1. Field of the Invention

The present invention relates to a method for manufacturing a field emission display (FED), and more particularly to a method for manufacturing an FED having a double gate structure.

2. Related Art

Electronic displays are widely used for PC monitors, televisions (TVs) and other electrical products. These displays can be classified into cathode ray tubes (CRTs) and flat panel displays. Flat panel displays include liquid crystal displays (LCDs), plasma display panels (PDPs), and field emission displays (FEDs).

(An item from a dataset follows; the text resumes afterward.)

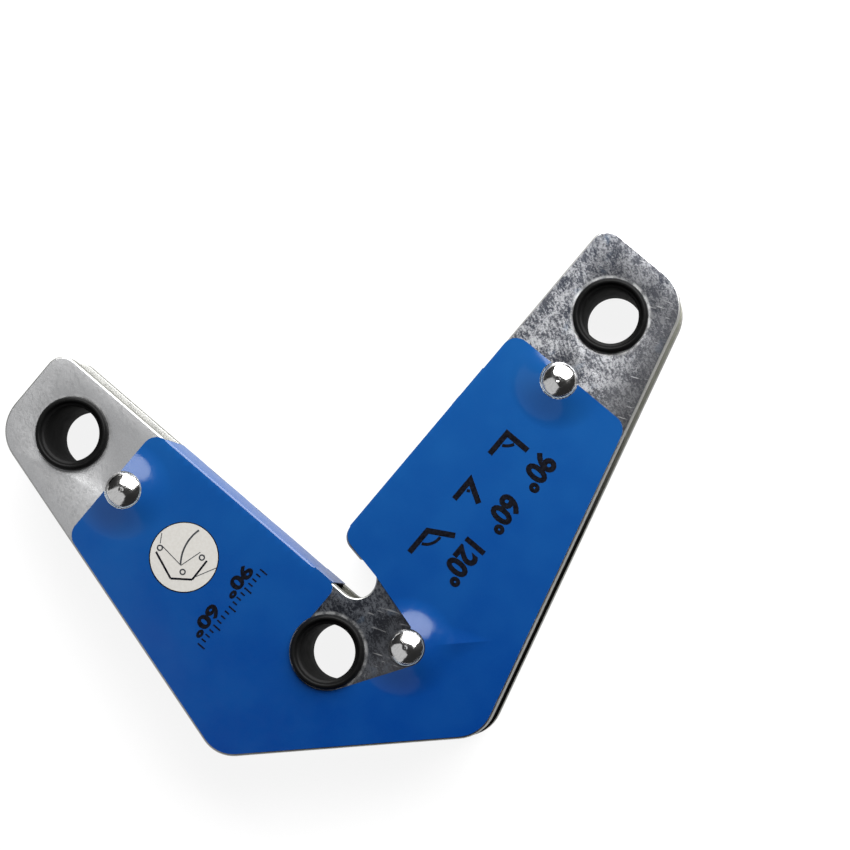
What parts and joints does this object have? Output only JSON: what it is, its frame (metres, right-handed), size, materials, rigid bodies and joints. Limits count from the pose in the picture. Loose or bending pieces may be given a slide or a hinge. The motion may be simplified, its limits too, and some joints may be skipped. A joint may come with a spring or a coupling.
{
  "type": "welding magnet holder",
  "caption": "V-shaped corner welding magnet: riveted steel pole plates with ferrite between them hold steel at 90, 60 or 120 degrees while it is welded.",
  "frame": {"origin": "middle of the outline on the plane the back rests on", "axes": "+Z out of the labelled face, +Y into the mouth of the V, +X towards the long arm"},
  "size_m": [0.1138, 0.0808, 0.0184],
  "materials": {
    "zinc_plate": "bright zinc plating, fine spangle",
    "label_vinyl": "glossy blue vinyl",
    "bushing_plastic": "satin black moulding",
    "rivet_chrome": "polished",
    "spacer_steel": "plain turned steel",
    "ferrite": "dark grey fired ferrite",
    "strip_rubber": "matte black"
  },
  "bodies": {
    "root": {"front_plate": "zinc_plate", "back_plate": "zinc_plate", "face_label": "label_vinyl", "left_bushing": "bushing_plastic", "right_bushing": "bushing_plastic", "lower_bushing": "bushing_plastic", "left_rivet": "rivet_chrome", "right_rivet": "rivet_chrome", "lower_rivet": "rivet_chrome", "left_spacer": "spacer_steel", "right_spacer": "spacer_steel", "lower_spacer": "spacer_steel", "left_upper_magnet": "ferrite", "left_lower_magnet": "ferrite", "right_upper_magnet": "ferrite", "right_lower_magnet": "ferrite", "base_magnet": "ferrite", "outer_edge_strip": "strip_rubber", "left_edge_strip": "strip_rubber"}
  },
  "joints": []
}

Field emission displays (FEDs) create a strong electrical field to extract electrons from emitters of a cathode electrode. The electrons collide with a phosphor material, whereby light emits from a desired pixel. A typical conventional field emission display comprises a plurality of emitters, with a micro-tip made of a metal such as molybdenum (Mo) being used as each emitter. With the development of nano-technologies, carbon nanotubes are widely used as emitters for FEDs. Such FEDs are sometimes known as carbon nanotube-based FEDs (CNT-FEDs). Compared to conventional technologies, e.g., cathode-ray tube (CRT) and liquid crystal display (LCD) technologies, CNT-FEDs have the advantages of a wide range of vision, high resolution, low energy consumption, smaller size, and good temperature stability.

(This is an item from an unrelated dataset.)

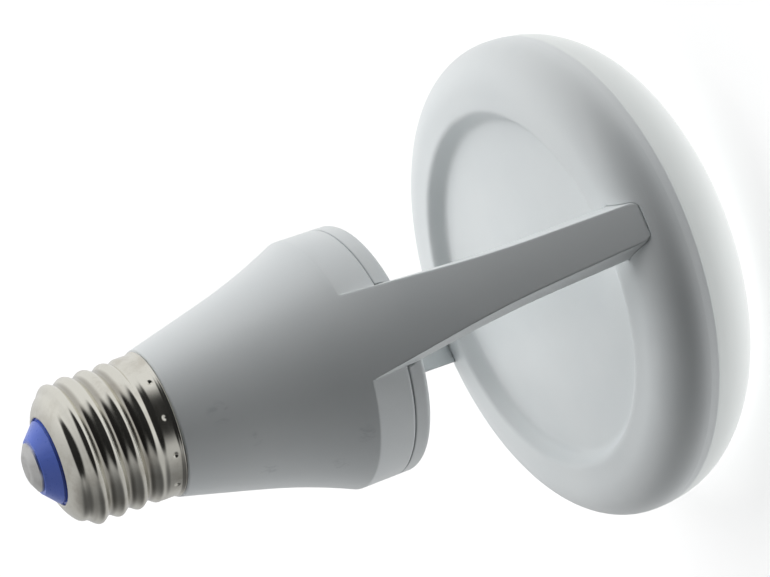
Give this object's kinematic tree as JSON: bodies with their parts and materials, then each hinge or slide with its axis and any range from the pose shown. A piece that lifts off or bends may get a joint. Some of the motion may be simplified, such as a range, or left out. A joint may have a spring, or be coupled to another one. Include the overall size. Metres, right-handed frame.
{
  "type": "led flood light bulb",
  "caption": "Reflector-shaped LED lamp: screw base, flaring cone, open arms carrying on its flare to a thin disc head with a recessed back and an opal front.",
  "frame": {"origin": "centre of the lens's flat front face, on which the lamp stands", "axes": "+Z along the lamp's axis from the lens towards the screw base; the arms lie along X"},
  "size_m": [0.095, 0.095, 0.1255],
  "materials": {
    "white_moulding": "fine moulded texture, satin",
    "lens_plastic": "opal, satin",
    "nickel": "bright nickel plating, lightly worn",
    "blue_insulator": "smooth, half gloss",
    "contact_metal": "dull tinned face with solder",
    "aluminium_sheet": "mill finish",
    "white_board": "white solder resist",
    "led_phosphor": "yellow phosphor in clear resin",
    "steel_screw": "zinc plated",
    "board_green": "solder resist",
    "ferrite": "sintered, matt",
    "bobbin_plastic": "moulded",
    "winding_tape": "yellow tape over copper wire",
    "copper_wire": "enamelled",
    "resistor_body": "lacquered",
    "can_sleeve": "shrunk sleeve",
    "film_box": "epoxy filled box",
    "chip_black": "moulded epoxy",
    "lead_white": "insulated wire",
    "lead_black": "insulated wire"
  },
  "bodies": {
    "root": {"housing": "white_moulding", "housing_cap": "white_moulding", "head_back_shell": "white_moulding", "lens": "lens_plastic", "screw_shell": "nickel", "base_insulator": "blue_insulator", "centre_contact": "contact_metal", "heat_spreader": "aluminium_sheet", "led_board": "white_board", "leds": "led_phosphor", "head_screws": "steel_screw", "driver_board": "board_green", "transformer_core": "ferrite", "transformer_bobbin": "bobbin_plastic", "transformer_winding": "winding_tape", "common_choke": "copper_wire", "fuse_resistor": "resistor_body", "input_capacitor": "can_sleeve", "output_capacitor": "can_sleeve", "film_capacitor": "film_box", "bridge_rectifier": "chip_black", "driver_chip": "chip_black", "output_diode": "chip_black", "output_lead_plus": "lead_white", "output_lead_minus": "lead_black", "live_lead": "lead_white", "shell_lead": "lead_black"}
  },
  "joints": []
}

Carbon nanotubes are very small tube-shaped structures essentially having a composition of a graphite sheet rolled into a tube. Carbon nanotubes produced by arc discharge between graphite rods were first discovered and reported in an article by Sumio Iijima entitled "Helical Microtubules of Graphitic Carbon" (Nature, Vol. 354, Nov. 7, 1991, pp. 56-58). Carbon nanotubes can have extremely high electrical conductivity, very small diameters (much less than 100 nanometers), large aspect ratios (i.e. length/diameter ratios) (greater than 1000), and a tip-surface area near the theoretical limit (the smaller the tip-surface area, the more concentrated the electric field, and the greater the field enhancement factor). Thus carbon nanotubes can transmit an extremely high electrical current, and have a very low turn-on electric field (approximately 2 volts/micron) for emitting electrons. For these reasons, carbon nanotubes have become of the most favored candidates for electrons emitters for electron emission devices, and now play an important role in field emission display applications. With the development of various different manufacturing technologies for carbon nanotubes, the research of carbon nanotube-based FEDs has yielded promising results.

Generally, FEDs can be roughly classified into diode type structures and triode type structures. Diode type structures have only two electrodes, a cathode electrode and an anode electrode. Diode type structures are unsuitable for applications requiring high resolution displays, because a typical diode type structure requires high voltages, produces relatively non-uniform electron emissions, and requires relatively costly driving circuits. Triode type structures were developed from diode type structures by adding a gate electrode for controlling electron emission. Triode type structures can emit electrons at relatively lower voltages, and can precisely control the emitted electrons to arrive at desired positions.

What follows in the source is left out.